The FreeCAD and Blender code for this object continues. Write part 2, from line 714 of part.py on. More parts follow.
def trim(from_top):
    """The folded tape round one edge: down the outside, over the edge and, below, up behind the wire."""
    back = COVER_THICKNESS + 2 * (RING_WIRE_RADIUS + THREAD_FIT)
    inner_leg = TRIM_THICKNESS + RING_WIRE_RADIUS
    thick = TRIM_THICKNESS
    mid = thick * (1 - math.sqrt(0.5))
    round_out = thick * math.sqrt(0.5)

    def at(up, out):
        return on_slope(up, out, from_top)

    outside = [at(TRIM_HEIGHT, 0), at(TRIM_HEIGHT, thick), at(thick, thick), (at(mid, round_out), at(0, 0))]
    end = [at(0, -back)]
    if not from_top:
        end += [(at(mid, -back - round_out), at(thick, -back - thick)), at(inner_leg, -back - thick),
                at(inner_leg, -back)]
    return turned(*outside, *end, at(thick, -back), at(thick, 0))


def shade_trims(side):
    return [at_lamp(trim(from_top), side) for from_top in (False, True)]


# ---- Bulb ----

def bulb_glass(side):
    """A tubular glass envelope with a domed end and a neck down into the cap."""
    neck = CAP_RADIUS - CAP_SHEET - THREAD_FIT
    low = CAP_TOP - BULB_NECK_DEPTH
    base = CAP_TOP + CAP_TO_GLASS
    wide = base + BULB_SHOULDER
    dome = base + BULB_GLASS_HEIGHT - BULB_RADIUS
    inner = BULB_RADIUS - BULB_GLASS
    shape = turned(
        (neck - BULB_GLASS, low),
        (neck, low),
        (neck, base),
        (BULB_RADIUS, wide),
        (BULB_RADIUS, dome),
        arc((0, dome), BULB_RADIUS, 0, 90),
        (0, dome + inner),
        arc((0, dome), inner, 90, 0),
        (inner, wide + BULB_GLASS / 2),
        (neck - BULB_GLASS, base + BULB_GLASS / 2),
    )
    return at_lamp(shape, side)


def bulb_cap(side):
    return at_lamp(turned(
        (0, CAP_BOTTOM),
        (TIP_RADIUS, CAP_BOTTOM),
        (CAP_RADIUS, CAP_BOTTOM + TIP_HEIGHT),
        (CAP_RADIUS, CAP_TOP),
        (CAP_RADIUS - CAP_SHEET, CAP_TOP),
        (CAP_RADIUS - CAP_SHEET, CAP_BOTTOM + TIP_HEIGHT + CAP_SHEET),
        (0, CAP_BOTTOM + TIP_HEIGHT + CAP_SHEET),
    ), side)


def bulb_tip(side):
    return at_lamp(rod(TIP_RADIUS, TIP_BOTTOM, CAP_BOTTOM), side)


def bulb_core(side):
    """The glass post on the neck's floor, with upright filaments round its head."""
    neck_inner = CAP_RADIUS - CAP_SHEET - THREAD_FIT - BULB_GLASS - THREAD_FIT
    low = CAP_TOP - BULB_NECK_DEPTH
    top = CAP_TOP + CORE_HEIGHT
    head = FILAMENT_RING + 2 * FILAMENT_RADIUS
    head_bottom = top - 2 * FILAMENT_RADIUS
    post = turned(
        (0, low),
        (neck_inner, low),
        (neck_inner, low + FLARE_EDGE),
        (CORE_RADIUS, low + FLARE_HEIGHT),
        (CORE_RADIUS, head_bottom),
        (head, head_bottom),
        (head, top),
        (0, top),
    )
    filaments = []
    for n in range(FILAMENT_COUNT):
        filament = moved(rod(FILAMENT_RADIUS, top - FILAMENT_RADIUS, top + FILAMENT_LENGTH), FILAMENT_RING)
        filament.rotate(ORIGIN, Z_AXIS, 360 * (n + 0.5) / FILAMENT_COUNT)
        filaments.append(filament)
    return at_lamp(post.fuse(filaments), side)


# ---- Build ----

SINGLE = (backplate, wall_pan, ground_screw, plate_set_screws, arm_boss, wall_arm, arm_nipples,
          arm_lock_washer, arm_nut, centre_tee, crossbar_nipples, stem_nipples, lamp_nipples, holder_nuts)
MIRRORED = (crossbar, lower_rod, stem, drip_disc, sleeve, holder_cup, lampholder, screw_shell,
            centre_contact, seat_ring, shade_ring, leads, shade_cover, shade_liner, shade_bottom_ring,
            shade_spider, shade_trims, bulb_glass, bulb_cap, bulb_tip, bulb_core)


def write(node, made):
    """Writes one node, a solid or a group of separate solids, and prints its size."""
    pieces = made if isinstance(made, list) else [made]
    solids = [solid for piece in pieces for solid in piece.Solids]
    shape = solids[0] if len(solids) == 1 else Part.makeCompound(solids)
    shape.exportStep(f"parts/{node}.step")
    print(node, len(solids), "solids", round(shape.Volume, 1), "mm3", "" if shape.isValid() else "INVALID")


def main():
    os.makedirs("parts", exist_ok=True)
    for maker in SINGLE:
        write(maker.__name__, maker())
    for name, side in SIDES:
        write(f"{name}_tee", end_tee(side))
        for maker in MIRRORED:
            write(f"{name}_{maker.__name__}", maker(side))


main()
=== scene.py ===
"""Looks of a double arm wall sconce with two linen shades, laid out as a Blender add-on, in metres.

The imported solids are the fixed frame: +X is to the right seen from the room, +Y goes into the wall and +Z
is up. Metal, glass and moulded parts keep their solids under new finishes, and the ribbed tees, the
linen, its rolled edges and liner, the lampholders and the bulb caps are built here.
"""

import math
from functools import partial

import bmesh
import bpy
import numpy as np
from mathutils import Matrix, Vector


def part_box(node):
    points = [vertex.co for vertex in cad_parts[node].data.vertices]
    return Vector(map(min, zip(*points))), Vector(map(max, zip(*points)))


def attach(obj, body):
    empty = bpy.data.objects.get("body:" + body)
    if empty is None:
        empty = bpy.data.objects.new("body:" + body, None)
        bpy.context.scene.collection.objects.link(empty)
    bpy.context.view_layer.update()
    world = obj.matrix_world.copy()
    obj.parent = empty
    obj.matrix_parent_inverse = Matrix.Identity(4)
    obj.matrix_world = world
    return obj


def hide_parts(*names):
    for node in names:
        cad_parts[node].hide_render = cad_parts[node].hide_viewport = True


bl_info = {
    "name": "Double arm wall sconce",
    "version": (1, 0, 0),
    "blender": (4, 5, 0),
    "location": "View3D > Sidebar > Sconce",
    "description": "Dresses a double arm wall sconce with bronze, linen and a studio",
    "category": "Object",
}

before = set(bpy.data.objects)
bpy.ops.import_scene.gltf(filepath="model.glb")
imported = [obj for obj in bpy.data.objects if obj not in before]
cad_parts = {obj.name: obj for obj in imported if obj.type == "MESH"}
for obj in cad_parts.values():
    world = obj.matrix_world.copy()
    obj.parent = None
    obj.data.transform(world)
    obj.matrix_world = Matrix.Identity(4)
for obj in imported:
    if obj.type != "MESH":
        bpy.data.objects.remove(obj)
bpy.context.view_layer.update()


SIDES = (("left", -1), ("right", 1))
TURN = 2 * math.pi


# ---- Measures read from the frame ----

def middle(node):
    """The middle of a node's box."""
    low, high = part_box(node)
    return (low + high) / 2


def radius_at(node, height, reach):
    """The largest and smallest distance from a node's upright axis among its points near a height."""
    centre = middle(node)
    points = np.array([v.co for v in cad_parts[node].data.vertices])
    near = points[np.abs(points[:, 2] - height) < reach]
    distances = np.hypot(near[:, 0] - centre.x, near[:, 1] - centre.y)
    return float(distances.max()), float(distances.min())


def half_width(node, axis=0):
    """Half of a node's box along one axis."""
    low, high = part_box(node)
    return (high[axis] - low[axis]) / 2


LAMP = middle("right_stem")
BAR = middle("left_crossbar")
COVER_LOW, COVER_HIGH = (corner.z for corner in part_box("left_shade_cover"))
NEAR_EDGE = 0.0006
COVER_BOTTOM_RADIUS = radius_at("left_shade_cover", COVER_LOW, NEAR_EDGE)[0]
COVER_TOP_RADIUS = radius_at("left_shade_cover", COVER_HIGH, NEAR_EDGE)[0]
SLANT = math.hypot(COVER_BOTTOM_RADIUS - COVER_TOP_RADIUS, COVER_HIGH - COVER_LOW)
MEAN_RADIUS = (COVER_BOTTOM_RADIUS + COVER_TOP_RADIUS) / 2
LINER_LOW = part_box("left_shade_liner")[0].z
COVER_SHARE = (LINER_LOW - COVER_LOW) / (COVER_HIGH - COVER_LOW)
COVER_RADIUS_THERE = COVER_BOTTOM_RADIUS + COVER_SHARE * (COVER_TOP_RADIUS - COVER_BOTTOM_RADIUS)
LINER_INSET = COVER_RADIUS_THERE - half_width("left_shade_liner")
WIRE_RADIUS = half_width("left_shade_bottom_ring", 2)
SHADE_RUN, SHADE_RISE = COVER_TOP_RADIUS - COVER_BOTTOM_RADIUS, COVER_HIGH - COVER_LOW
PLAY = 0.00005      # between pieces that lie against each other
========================
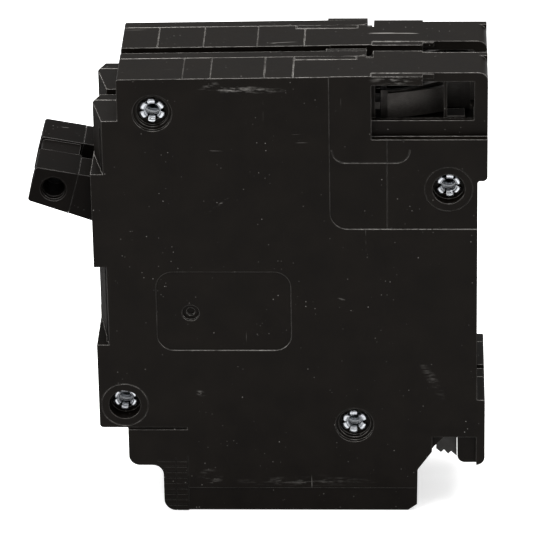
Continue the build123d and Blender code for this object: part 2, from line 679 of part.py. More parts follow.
========================
**YOUR INSTRUCTIONS**
Starting at the line that holds "for name, side", copy each line exactly and stop after the line that holds "obj.parent = None".

**OUTPUT FOR THIS TASK**
    for name, side in SIDES:
        write(f"{name}_tee", end_tee(side))
        for maker in MIRRORED:
            write(f"{name}_{maker.__name__}", maker(side))


main()
=== scene.py ===
"""Looks of a double arm wall sconce with two linen shades, laid out as a Blender add-on, in metres.

The imported solids are the fixed frame: +X is to the right seen from the room, +Y goes into the wall and +Z
is up. Metal, glass and moulded parts keep their solids under new finishes, and the ribbed tees, the
linen, its rolled edges and liner, the lampholders and the bulb caps are built here.
"""

import math
from functools import partial

import bmesh
import bpy
import numpy as np
from mathutils import Matrix, Vector


def part_box(node):
    points = [vertex.co for vertex in cad_parts[node].data.vertices]
    return Vector(map(min, zip(*points))), Vector(map(max, zip(*points)))


def attach(obj, body):
    empty = bpy.data.objects.get("body:" + body)
    if empty is None:
        empty = bpy.data.objects.new("body:" + body, None)
        bpy.context.scene.collection.objects.link(empty)
    bpy.context.view_layer.update()
    world = obj.matrix_world.copy()
    obj.parent = empty
    obj.matrix_parent_inverse = Matrix.Identity(4)
    obj.matrix_world = world
    return obj


def hide_parts(*names):
    for node in names:
        cad_parts[node].hide_render = cad_parts[node].hide_viewport = True


bl_info = {
    "name": "Double arm wall sconce",
    "version": (1, 0, 0),
    "blender": (4, 5, 0),
    "location": "View3D > Sidebar > Sconce",
    "description": "Dresses a double arm wall sconce with bronze, linen and a studio",
    "category": "Object",
}

before = set(bpy.data.objects)
bpy.ops.import_scene.gltf(filepath="model.glb")
imported = [obj for obj in bpy.data.objects if obj not in before]
cad_parts = {obj.name: obj for obj in imported if obj.type == "MESH"}
for obj in cad_parts.values():
    world = obj.matrix_world.copy()
    obj.parent = None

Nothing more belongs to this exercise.